The pope’s video message was played at the end of opening Mass for the some 26,000 SEEK26 attendees gathered across Columbus, Ohio; Denver; and Fort Worth, Texas. The SEEK conference, Jan. 1 through Jan. 5, is organized by FOCUS.

“The Lord Jesus alone brings us true peace and joy and fulfills every one of our deepest desires,” the pope said, noting that just like the disciples, each SEEK participant has “the opportunity to spend time with the Lord,” whether for the first time or in a moment of deepening relationship with him.

“Be open to what the Lord has in store for you,” he said. “The two disciples were initially with Jesus only for a few hours, but that encounter changed their lives forever.”

Pope Leo further noted the Gospel showcases what it means to be a missionary, pointing out that “Andrew could not help but share with his brother what he had found” after meeting Jesus. “I pray that as you leave this conference, all of you will be moved by this same missionary zeal to share with those around you the joy that you have received from a genuine encounter with the Lord,’ he said.

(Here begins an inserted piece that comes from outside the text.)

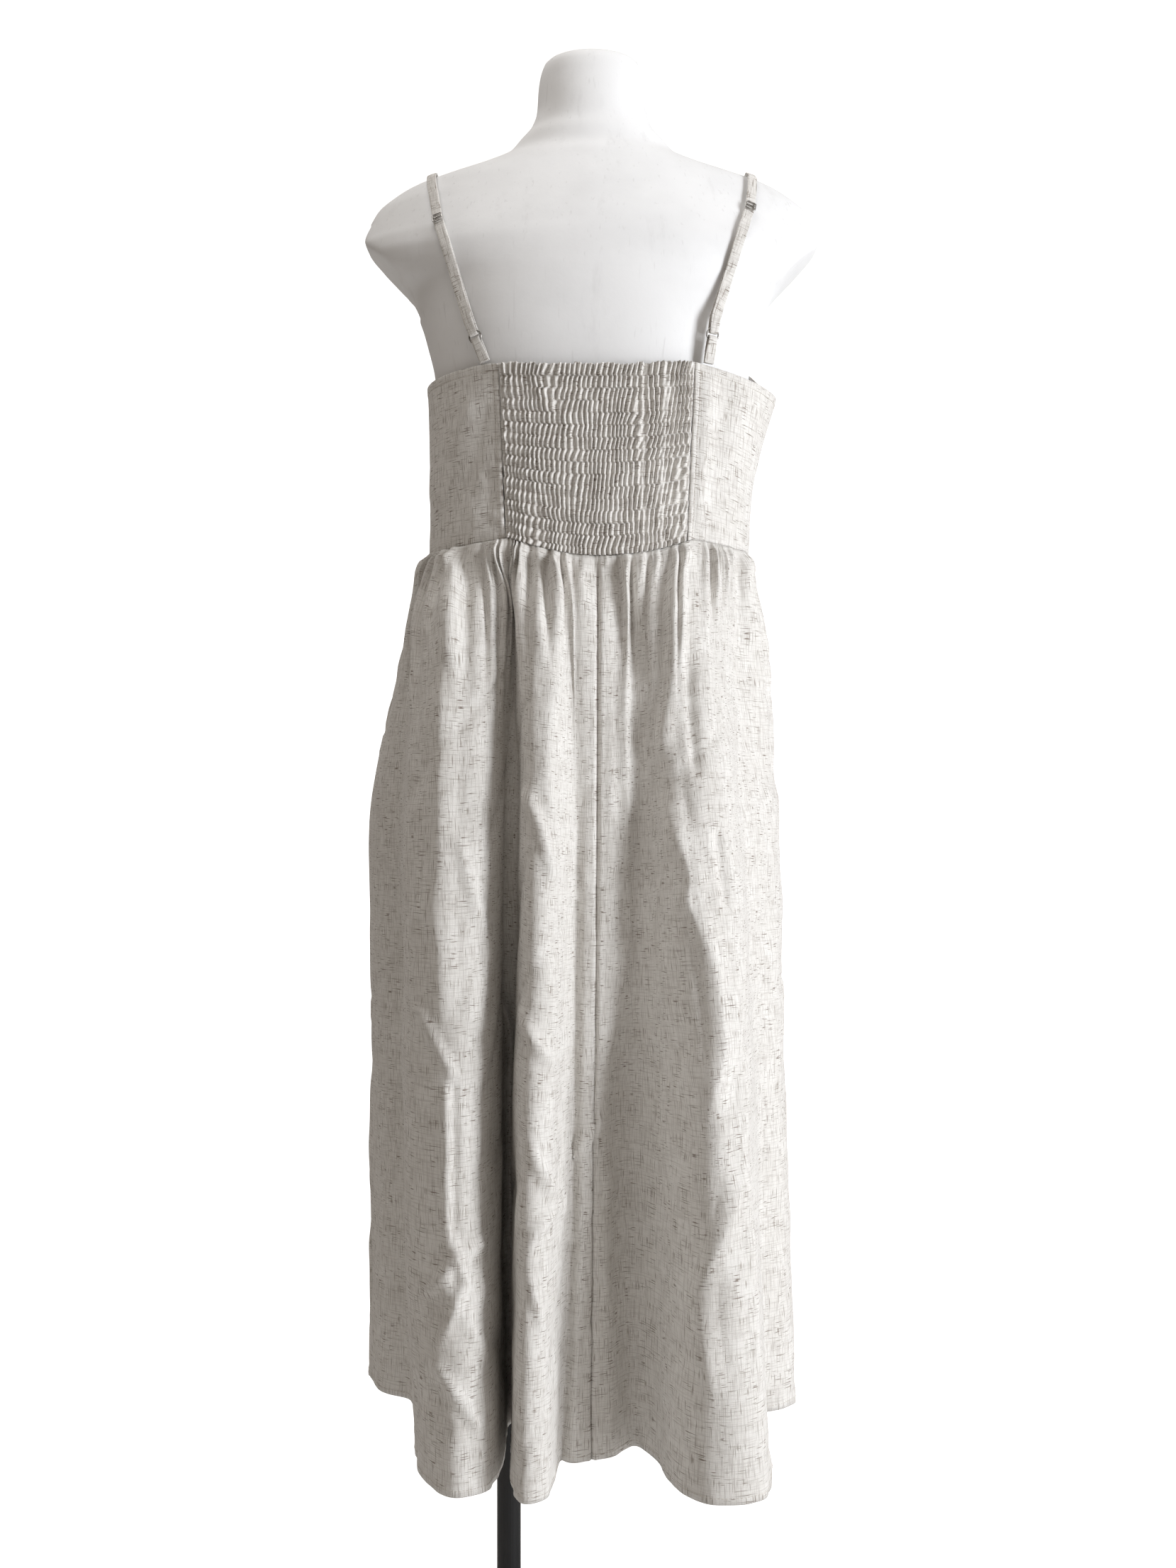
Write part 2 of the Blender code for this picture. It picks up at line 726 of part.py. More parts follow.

The pope called on participants not to be afraid of the Lord’s calling, emphasizing that “he alone knows the deepest, perhaps hidden longings of your heart, the path that will lead you to true fulfillment.”

‘How many messages did you send?’

In Columbus, Bishop Earl Fernandes introduced Leo’s message after Mass on opening night with a joke about his various attempts to request the presence of Cardinal Christophe Pierre, the papal nuncio to the U.S, to deliver a message on behalf of the Holy Father.

After numerous emails, written letters, and visits to the Vatican, Fernandes said he did not receive an answer till just before Christmas. “People say, ‘Well how many messages did you send?’ and I answered, ‘I don’t know, six or seven,” he joked, and was met with a burst of laughter.

“I did get a response, which we will show you now,” he said, and Pope Leo’s message appeared, to many cheers, across the screens in the auditorium.

The night also included keynote speeches by popular Catholic apologist Matt Fradd and Sister Josephine Garrett, CSFN.